By BILL HARRIS
Special to The Lede
When Olivia Liang was cast in the new version of
KUNG FU, she threw herself into it with grace and grit.
“I did not have any prior martial arts training – thank goodness that was not a requirement from Christina (M. Kim, creator and executive producer),” said Liang, whose new series debuts
Wednesday, April 7 at
8 p.m. ET on CTV2. “But I have a background in dance, so I was able to at least pick up the choreography, because martial arts, and especially martial arts for film and TV, is very much a dance.”
But Liang’s admirable eagerness was a bit of a hazard at first, according to Kim.
“When we were shooting the pilot, Olivia was wanting to do more and more,” Kim recalled. “Our stunt coordinator gave me a call and was like, ‘She wants to do everything. And I need her to slow down. She’s covered in bruises, but she still wants to do more.’ ”
Liang clearly understands the responsibility of fronting
KUNG FU, which is a re-imagining of the 1970s series of the same name that starred David Carradine, rather than a reboot. The older version was a Western set in the mid-1800s, but the new version takes place in modern times.
KUNG FU centres on a young woman named Nicky Shen (Liang), who fled family pressures in her hometown of San Francisco and wound up in China for three years, where she was trained in martial arts at a secluded monastery.
After a violent incident in China, Nicky returns to San Francisco, but certain magical mysteries may have followed her home. She’s definitely a different person than she was when she left the U.S., and this new Nicky quickly finds herself battling criminal forces who have taken over her parents’ neighbourhood, while at the same time trying to mend relationships with the friends and family she abandoned.

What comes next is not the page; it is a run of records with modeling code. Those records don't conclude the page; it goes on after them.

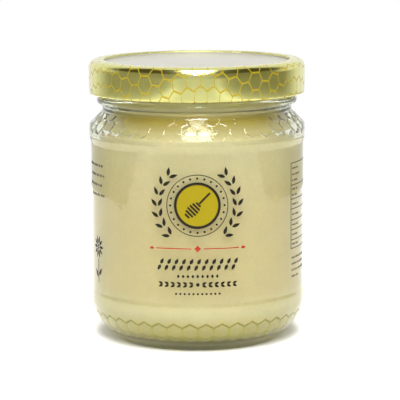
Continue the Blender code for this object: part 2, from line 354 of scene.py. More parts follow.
class Honeycomb:
    """Rows of raised hexagon pads on a turned outline, with round grooves between them.

    LEVELS are the sizes of the rings inside a pad. SKIRT_SHARES are the gaps of the rings outside a
    row, in half groove widths. FAINT is the painted groove shade low on a pad, full at a share of its
    side that is set next to FAINT.
    """
    LEVELS = (1.0, 0.95, 0.9, 0.85, 0.8, 0.5, 0.25)
    SKIRT_SHARES = (0.0, 0.25, 0.5, 0.75, 1.0, 2.2)
    EDGE_STEPS = 6
    FAINT, STAIN_RISE = 0.2, 0.62

    def __init__(self, turned, glass, radius, start, stain=0.0):
        self.turned = turned
        # Strength of the painted shade in this honeycomb's grooves.
        self.stain = stain
        self.pitch = FULL_TURN / glass.cells_around
        self.count = glass.cells_around
        self.width = self.pitch * radius
        self.side = self.width / math.sqrt(3.0)
        self.depth = glass.groove_depth
        self.reach = glass.groove_width / 2.0
        self.dome = glass.pad_dome
        self.start = start

    def lift(self, gap):
        """How far the surface stands off its outline at a gap from the nearest groove line."""
        fall = self.dome * (1.0 - min(2.0 * gap / self.width, 1.0)) ** 2
        return -fall - self.depth * (1.0 - smooth_step(0.0, self.reach, gap))

    def place(self, centre, x, y, gap):
        """A vertex of a cell: centre is (azimuth, along), and x and y are in metres from it."""
        azimuth = centre[0] + x / self.width * self.pitch
        vertex = self.turned.vertex(azimuth, centre[1] + y, self.lift(gap))
        # Painted groove shade: faint low on a pad, full higher up its side.
        high = smooth_step(0.0, self.STAIN_RISE * self.side, y)
        self.paint_shade(vertex, self.FAINT + (1.0 - self.FAINT) * high, gap)
        return azimuth, vertex

    def paint_shade(self, vertex, strength, gap):
        """Paint shade on a vertex: strongest on a groove's line, and fading over the groove."""
        fading = 1.0 - smooth_step(0.1 * MM, 1.3 * self.reach, gap)
        vertex[self.turned.stain] = self.stain * strength * fading

    def corners(self, cut=None):
        """Corners of a cell round its centre: whole, or cut off level above its centre."""
        half, side = self.width / 2.0, self.side
        if cut is None:
            return [(0.0, -side), (half, -side / 2), (half, side / 2), (0.0, side), (-half, side / 2),
                    (-half, -side / 2), (0.0, -side)]
        return [(-half, cut), (-half, -side / 2), (0.0, -side), (half, -side / 2), (half, cut)]

    def border(self, corners):
        """Points along the corners' lines."""
        points = [corners[0]]
        for start, end in zip(corners, corners[1:]):
            points += [(start[0] + (end[0] - start[0]) * step / self.EDGE_STEPS,
                        start[1] + (end[1] - start[1]) * step / self.EDGE_STEPS)
                       for step in range(1, self.EDGE_STEPS + 1)]
        return points

    def cell(self, centre, cut=None):
        """One pad. Returns the (azimuth, vertex) pairs along its cut edge."""
        border = self.border(self.corners(cut))
        hub = (0.0, 0.0 if cut is None else cut)
        levels = []
        for share in self.LEVELS:
            gap = (1.0 - share) * self.width / 2.0
            points = [(hub[0] + (x - hub[0]) * share, hub[1] + (y - hub[1]) * share) for x, y in border]
            levels.append([self.place(centre, x, y, gap) for x, y in points])
        middle = self.place(centre, hub[0], hub[1], self.width)
        for outer, inner in zip(levels, levels[1:]):
            for i in range(len(border) - 1):
                self.turned.bm.faces.new((outer[i][1], outer[i + 1][1], inner[i + 1][1], inner[i][1]))
        for i in range(len(border) - 1):
            self.turned.bm.faces.new((levels[-1][i][1], levels[-1][i + 1][1], middle[1]))
        return [level[0] for level in levels] + [middle] + [level[-1] for level in levels[::-1]]

    def row_centre(self, row):
        """Distance along the outline of a row's centres; row 0 begins at start."""
        return self.start + self.side * (1.0 + 1.5 * row)

    def add_row(self, row, top=None):
        """All pads of a row; top is where the row is cut off. Returns the ring along the cut."""
        cut_ring = {}
        for index in range(self.count):
            azimuth = (index + 0.5 + 0.5 * row) * self.pitch
            centre = (azimuth, self.row_centre(row))
            edge = self.cell(centre, None if top is None else top - centre[1])
            if top is not None:
                for turn, vertex in edge:
                    turn = turn % FULL_TURN
                    cut_ring[azimuth_key(turn)] = (turn, vertex)
        return list(cut_ring.values())

    def zigzag(self, base, tip_side, shift, gap):
        """A zigzag ring beside a row of pads, whose tips point to the side tip_side (+1 up, -1 down)."""
        steps = 2 * self.EDGE_STEPS
        ring = []
        for index in range(self.count * steps):
            azimuth = self.pitch * index / steps
            share = abs((index % steps) / self.EDGE_STEPS - 1.0)
            along = base - tip_side * share * self.side / 2.0 + shift
            vertex = self.turned.vertex(azimuth, along, self.lift(gap))
            # Painted shade: full along the upper zigzag, faint along the lower.
            self.paint_shade(vertex, 1.0 if tip_side > 0 else self.FAINT, gap)
            ring.append((azimuth % FULL_TURN, vertex))
        return ring

    def skirt(self, base, tip_side):
        """Zigzag rings from the border of a row out to the plain glass, nearest first."""
        slant = 2.0 / math.sqrt(3.0)
        gaps = [share * self.reach for share in self.SKIRT_SHARES]
        return [self.zigzag(base, tip_side, tip_side * gap * slant, gap) for gap in gaps]


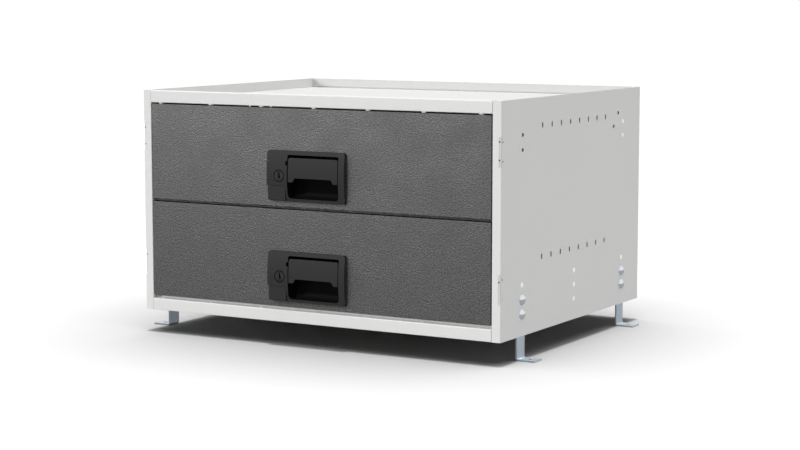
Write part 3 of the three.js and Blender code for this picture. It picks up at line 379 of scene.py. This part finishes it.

As Nicky’s mom Mei-Li, played by Kheng Hua Tan, puts it in the opening episode: “I would have thought living in China would make you see ‘sorry’ is an American idea … one little word is not a magic eraser.”
So Nicky has her work cut out for her, on multiple fronts. Luckily, Liang seems up to the task, also on multiple fronts.
“I think the timing of our show is really impeccable,” Liang said. “So much about representation and inclusion is not so much that we, as Asians, need to see ourselves represented on the screens, but we need to be invited into people’s homes who don’t see us in their everyday life, just to humanize us, normalize seeing us, remind them that we are people just like they are, and that we have a place in this world. Hopefully having our show in their homes will expand that worldview for them.”
Liang became emotional when relating Nicky’s story to her own.
“Uh-oh, gonna get a little misty-eyed … any woman of colour is placed into a box, she is defined, she doesn’t get to define herself, and I think that was Nicky’s story for a very long time, you know, just trying to be what everybody expected of her, what everyone projected onto her,” Liang said. “And that’s what caused her to freak out and think, ‘I need to find my voice.’ I think we, as women and people of colour, can all relate to that. I certainly related to it when I was reading the script, and it has empowered me to play a character who has found her voice, and who is trying to use her voice. It has empowered me to do the same in my own life, and to encourage the men and women around me to do the same.”
It was exactly those types of themes that Kim wanted to emphasize when she was creating the new
KUNG FU.
“The original series was an iconic TV show, and groundbreaking at the time, but the lead actor was not Asian, and for me it was really important that we change that,” Kim said. “And for myself as a woman, I really wanted a strong female Asian lead, who was kicking butt, and was the role model that I wished I had growing up on TV.”